Australia’s a bit deprived when it comes to dinosaur fossils, compared with other similar-sized continents. However, the mid-Cretaceous Winton Formation in central western Queensland is an exception.
The latest find is the remains of three individual dinosaur skeletons, found during joint Australian Age of Dinosaurs Museum and Queensland Museum digs. They represent three new species of dinosaur.
The carnivore, named Australovenator wintonensis and nicknamed ‘Banjo’, is the most complete meat-eating dinosaur found in Australia to date.
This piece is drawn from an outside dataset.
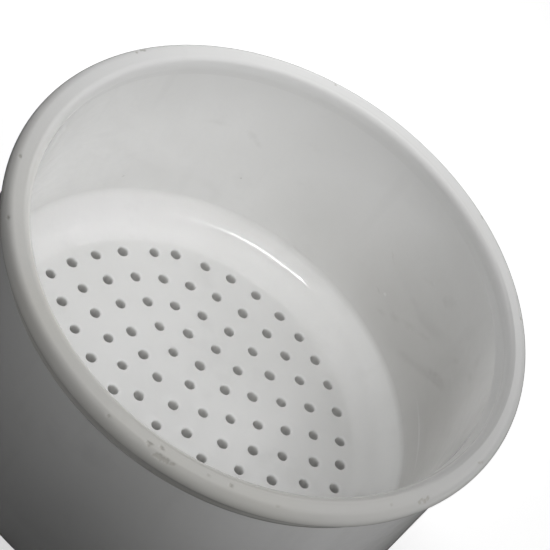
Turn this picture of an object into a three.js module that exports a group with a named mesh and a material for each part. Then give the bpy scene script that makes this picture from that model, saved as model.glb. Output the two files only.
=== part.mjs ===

“The cheetah of his time, Banjo was light and agile,” said lead author Scott Hocknull. “He could run down most prey with ease over open ground. His most distinguishing feature was three large slashing claws on each hand. Unlike some theropods that have small arms – think T rex – Banjo was different; his arms were a primary weapon. He’s Australia’s answer to Velociraptor, but many times bigger and more terrifying.”
The two plant-eating theropods, named Witonotitan wattsi (‘Clancy’) and Diamantinasaurus matildae (‘Matilda’), are different kinds of titanosaur – the largest type of dinosaur ever known to have lived. While Witonotitan represents a tall, graceful animal, which might have fitted into a giraffe-like niche, the stocky, solid Diamantinasaurus is a bit more like a hippo.
The authors agree that even though hundreds of bones have already been found at the site, these fossils are just the tip of the iceberg. “Many hundreds more fossils from this dig await preparation and there is much more material left to excavate,” they said.
Australian Age of Dinosaurs Museum and Queensland Museum staff and volunteers will continue to dig at this and other sites in 2010.
The discoveries are described in detail in Plos One.